O coordenador de seleção acadêmica (Coseac), Luiz Antônio Cruz, ressalta que todos os candidatos, sem exceção, passam pela avaliação das comissões. No SiSU, os candidatos optam pela modalidade de ampla concorrência ou de ações afirmativas e, na universidade, devem comprovar a adequação aos requisitos de acordo com o disposto em edital. “É um processo bastante trabalhoso, mas é gratificante abrir a porta da universidade para aqueles que historicamente não tinham a chance de ser incluídos.”
A comissão de heteroidentificação
A Comissão de Heteroidentificação cumpre a determinação de prever e detalhar os métodos de verificação da veracidade da autodeclaração de pretos, pardos e indígenas. As análises são presenciais e são considerados os critérios fenotípicos, além do Termo de Autodeclaração.

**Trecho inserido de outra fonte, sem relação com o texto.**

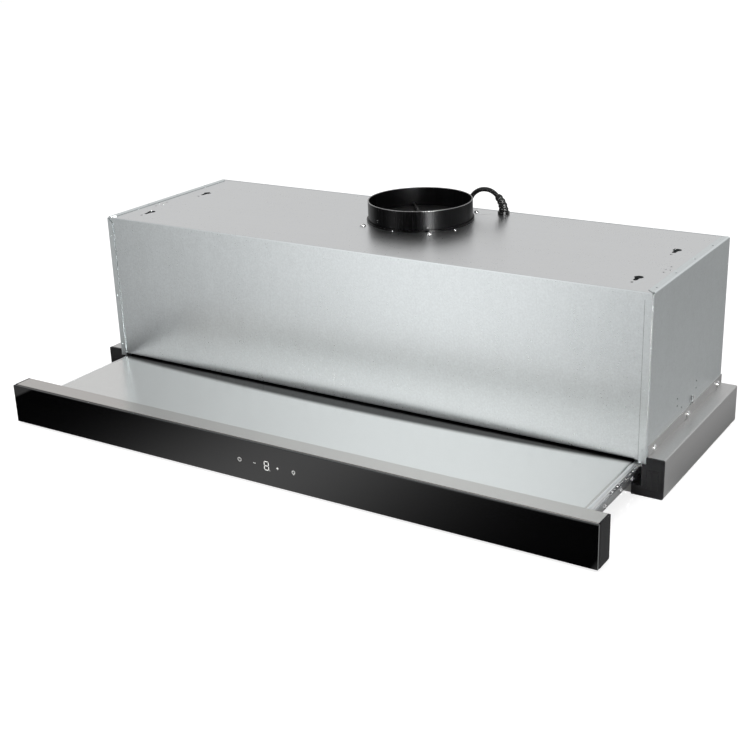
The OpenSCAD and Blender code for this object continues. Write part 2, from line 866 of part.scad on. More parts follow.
// Floor under the tray, which holds the drawer's two filters
module tray_base() {
  half_w = tray_x - sheet - fit;
  w = filter_w(half_w);
  placed() color("tan") difference() {
    union() {
      block([-half_w, visor_back + 2, tray_base_z],
            [half_w, tray_back - 4, tray_base_z + steel]);
      for (side = [-1, 1])
        in_well(half_w, tray_well_y, tray_base_z - 0.2, side) well_walls(w, tray_filter_d);
      for (side = [0, 1])
        mirror([side, 0, 0])
          block([half_w - steel, visor_back + 2, tray_base_z],
                [half_w, tray_back - 4, tray_base_z + tray_base_wall]);
    }
    for (side = [-1, 1]) {
      in_well(half_w, tray_well_y, tray_base_z - 0.2, side) well_cuts(w, tray_filter_d);
      for (y = runner_screws_y)
        bar_x([side * half_w - 3, runner_y + y, runner_screw_z],
              screw_r + play, 6);
    }
  }
}

module left_tray_filter() {
  placed() color("lightgray") in_well(tray_x - sheet - fit, tray_well_y, tray_base_z, -1)
    cassette(filter_w(tray_x - sheet - fit), tray_filter_d);
}

module right_tray_filter() {
  placed() color("lightgray") in_well(tray_x - sheet - fit, tray_well_y, tray_base_z, 1)
    cassette(filter_w(tray_x - sheet - fit), tray_filter_d);
}

module left_tray_latch() {
  placed() color("black") in_well(tray_x - sheet - fit, tray_well_y, tray_base_z, -1)
    latch(filter_w(tray_x - sheet - fit));
}

module right_tray_latch() {
  placed() color("black") in_well(tray_x - sheet - fit, tray_well_y, tray_base_z, 1)
    latch(filter_w(tray_x - sheet - fit));
}

// Section of the visor bar, drawn in by inset on every side
module visor_outline(inset) {
  soft_square([visor_face + inset, visor_lift + inset],
              [visor_back - inset, visor_top - inset], max(bend_r - inset, 0.4));
}

visor_cap_t = 2.5;
touch_x = [-43.4, -19.5, 16.5, 41.2];
touch_z = visor_lift + visor_h / 2;
touch_r = 3.5;
board_w = 130;
board_h = 34;
board_gap = 6;

module visor_bar() {
  half_w = outer_x - visor_cap_t;
  placed() color("rosybrown") difference() {
    along_x(-half_w, 2 * half_w) difference() {
      visor_outline(0);
      visor_outline(steel);
    }
    block([-board_w / 2 + 8, visor_face - cut, touch_z - board_h / 2 + 6],
          [board_w / 2 - 8, visor_face + steel + cut, touch_z + board_h / 2 - 6]);
  }
}

module glass_front() {
  placed() color("black") along_x(-outer_x + 0.3, 2 * outer_x - 0.6)
    soft_square([glass_face, visor_lift + 0.3], [visor_face, visor_top - 0.3], 0.6);
}

module right_visor_cap_shape() {
  along_x(outer_x - visor_cap_t, visor_cap_t) visor_outline(0);
  along_x(outer_x - visor_cap_t - 10, 10) difference() {
    visor_outline(steel + fit);
    visor_outline(steel + fit + 2);
  }
}

module right_visor_cap() {
  placed() color("dimgray") right_visor_cap_shape();
}

module left_visor_cap() {
  placed() color("dimgray") mirror([1, 0, 0]) right_visor_cap_shape();
}

// Touch board on four posts behind the window in the visor bar's front
module touch_board() {
  y = visor_face + steel + board_gap;
  placed() color("darkgreen") {
    block([-board_w / 2, y, touch_z - board_h / 2],
          [board_w / 2, y + 1.6, touch_z + board_h / 2]);
    for (x = [-board_w / 2 + 4, board_w / 2 - 4])
      for (z = [touch_z - board_h / 2 + 3, touch_z + board_h / 2 - 3])
        bar_y([x, visor_face + steel, z], 2.5, board_gap + 0.1);
    block([-6, visor_face + 1, touch_z - 8], [6, y + 0.1, touch_z + 8]);
  }
}

// Contact springs between the board and the glass, one for each touch symbol
module touch_springs() {
  placed() color("gold") for (x = touch_x)
    difference() {
      bar_y([x, visor_face, touch_z], touch_r, steel + board_gap);
      bar_y([x, visor_face - cut, touch_z], touch_r - 1, steel + board_gap + 2 * cut);
    }
}

// ---- Duct collar and damper ----

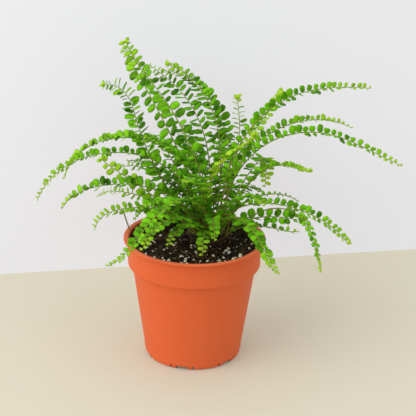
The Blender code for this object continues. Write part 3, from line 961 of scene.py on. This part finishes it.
# Frequency, offset and share of the broad lumps, the crumbs and the grit.
CRUMB_LAYERS = ((60, (0, 0, 0), 0.9), (260, (7, 3, 1), 0.6), (700, (1, 9, 4), 0.25))
CROWN_CRUMB = 1.4 * MM
CROWN_EDGE = 2.2 * MM  # Longer edges of the crown are split, so that it can crumble.
CROWN_FOOT = 0.05  # Share of the crown's height, from below, that stays as it is.
CROWN_MARGIN = 0.4 * MM  # The crown's lowest band, which carries no threads.


def ring_profile(node):
    """Radius and height of each row of a turned CAD solid, from its merged points."""
    rows = {}
    for vert in frame["nodes"][node].data.vertices:
        height = round(vert.co.z, 5)
        rows[height] = max(rows.get(height, 0.0), vert.co.xy.length)
    return sorted((height, radius) for height, radius in rows.items())


def crumbly(place, height):
    """How far the potting mix rises at a place: broad lumps, crumbs and grit."""
    return height * sum(noise.noise(place * frequency + Vector(offset)) * share
                        for frequency, offset, share in CRUMB_LAYERS)


def mark_lying(mesh, test):
    """Marks the places of a mesh on which small shapes may lie."""
    lying = mesh.attributes.new("lying", "FLOAT", "POINT")
    for vert in mesh.vertices:
        lying.data[vert.index].value = float(test(vert.co))


def soil_mesh(settings):
    """A closed body of potting mix with a crumbly top, inside its CAD solid's outline."""
    profile = ring_profile("soil")
    rim_height = profile[-1][0]
    rim_radius = max(radius for _, radius in profile)
    solid = frame["nodes"]["soil"].data
    shape = BVHTree.FromPolygons([v.co for v in solid.vertices],
                                 [p.vertices for p in solid.polygons])
    above, down = rim_height + 10 * MM, Vector((0, 0, -1))
    middle = shape.ray_cast(Vector((0.1 * MM, 0, above)), down)[0].z
    rings, steps, around = SOIL_RINGS, SOIL_STEPS, turns(SOIL_STEPS)
    verts, faces = [(0, 0, middle)], []
    for ring in range(1, rings + 1):
        radius = rim_radius * ring / rings
        reach = min(radius, rim_radius - SOIL_GAP)
        for cosine, sine in around:
            place = Vector((radius * cosine, radius * sine, 0))
            over = Vector((reach * cosine, reach * sine, above))
            place.z = shape.ray_cast(over, down)[0].z
            calm = min(1.0, (rings - ring + 1) / SOIL_CALM)
            place.z += calm * crumbly(place, settings.crumb_height)
            verts.append(tuple(place))
    lower = [row for row in reversed(profile) if row[0] < middle - 1 * MM]
    for height, radius in lower:
        verts += [(radius * cosine, radius * sine, height) for cosine, sine in around]
    rows = rings + len(lower)
    for step in range(steps):
        after = (step + 1) % steps
        faces.append((0, 1 + step, 1 + after))
        for row in range(rows - 1):
            a, b = 1 + row * steps, 1 + (row + 1) * steps
            faces.append((a + step, b + step, b + after, a + after))
    last = 1 + (rows - 1) * steps
    faces.append(tuple(last + step for step in reversed(range(steps))))
    mesh = mesh_from("potting_mix", verts, faces)
    reach, low = rim_radius - SOIL_BORDER, middle - SOIL_DEPTH
    mark_lying(mesh, lambda place: place.z > low and place.xy.length < reach)
    return mesh


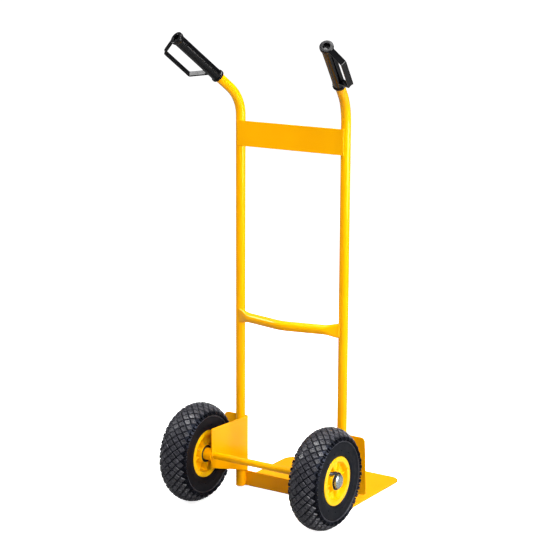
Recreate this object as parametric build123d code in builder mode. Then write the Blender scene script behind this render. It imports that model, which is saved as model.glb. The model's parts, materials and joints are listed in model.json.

De acordo com Rolf Malungo de Souza, professor de Antropologia no curso de Ciências Humanas de Pádua, e membro da Assessoria de Ações Afirmativas, Diversidade e Equidade (AFiDE), a comissão é uma forma de aplicar as políticas públicas de forma institucional, transparente e participativa. “A ideia é criar mecanismos de resolução de conflito. Estamos indo no caminho certo. O que queremos é melhorar cada vez mais”, afirma.
A AFiDE assessora a implantação e o acompanhamento das Políticas de Ação Afirmativa Étnico-raciais no âmbito da UFF. Leonardo Vieira Silva, mestrando em Antropologia da UFF explica que a comissão é um momento de aplicação e de refinamento das políticas públicas. “A política pública é extremamente positiva, mas precisamos refinar para não cometer injustiças. A política pública é para incluir”.
Como funciona
A cada semestre, a UFF constitui comissões de verificação de requisitos para ingresso de estudantes nas vagas reservadas pelas leis de cotas. Este modelo exige um esforço de normatização, articulação institucional e de logística de atendimento dos candidatos. O grupo é composto por docentes, técnico-administrativos e discentes, preservando a diversidade de gênero, de cor/etnia e de geração.
Para Stefânia Pereira da Silva, aluna de ciências sociais da UFF e membro do Coletivo Negro da UFF – Iolanda de Oliveira, a representatividade da comissão é resultado de uma reivindicação dos alunos. “Participamos desde as primeiras conversas. O avanço tem sido lento, porém efetivo. Têm sido feitas rodas de leitura, conversas para que a gente tenha embasamento teórico real para fazer a avaliação”, detalha.
Leonardo conta que a comissão se propõe a ser um lugar de acolhimento. “Os candidatos chegam lá desesperados por uma construção prévia negativa sobre a banca. O primeiro passo é fazer com que eles se sintam tranquilos naquele momento”.
A seleção para compor a comissão é aberta a todos os membros da comunidade interna da UFF. São realizados workshops e treinamentos para que os avaliadores conheçam a legislação, o contexto e os critérios de aplicação. Depois das seleções, é realizado um seminário para amadurecer o processo de avaliação.
Esse procedimento foi sendo consolidado e aprimorado ao longo do tempo. “É um olhar de inclusão e acolhimento. Essas pessoas já têm uma história de participação nessas comissões, são capacitadas e conhecem o funcionamento, os procedimentos e estão abertas ao diálogo”, afirma a pró-reitora de Graduação.
Não trabalhamos com a hipótese de que as pessoas agem de má fé e tentam fraudar a política de cotas. Muitas pessoas não conhecem os critérios das políticas públicas e não se adequam por desinformação”, comenta Alexandra Anastacio.
O processo de aferição é simples. O candidato entra na sala e a banca filma a ficha. Há uma conversa para receber e acolher o candidato e os membros fazem a avaliação. “Quando a comissão se mostra com um semblante acolhedor, faz muita diferença”, conta Leonardo. Os candidatos devem comprovar, também, terem estudado por todo o ensino médio em escola pública.
Os casos de indeferimento de matrícula são tratados como “não atendimento ao requisito exigido para ingresso pela modalidade específica”, sendo o candidato considerado apto ou não apto à continuidade do processo seletivo. Há instâncias recursais previstas no próprio edital e, em caso de indeferimento em última análise, são convocados os próximos candidatos da lista de espera daquela ação afirmativa.
Números
A comissão possui três anos de funcionamento. Os números mostram que a taxa de indeferimento é muito baixa. “Ele tem se tornado cada vez menor porque as pessoas sabem que tem comissão e se informam sobre os critérios”, afirma Stefânia.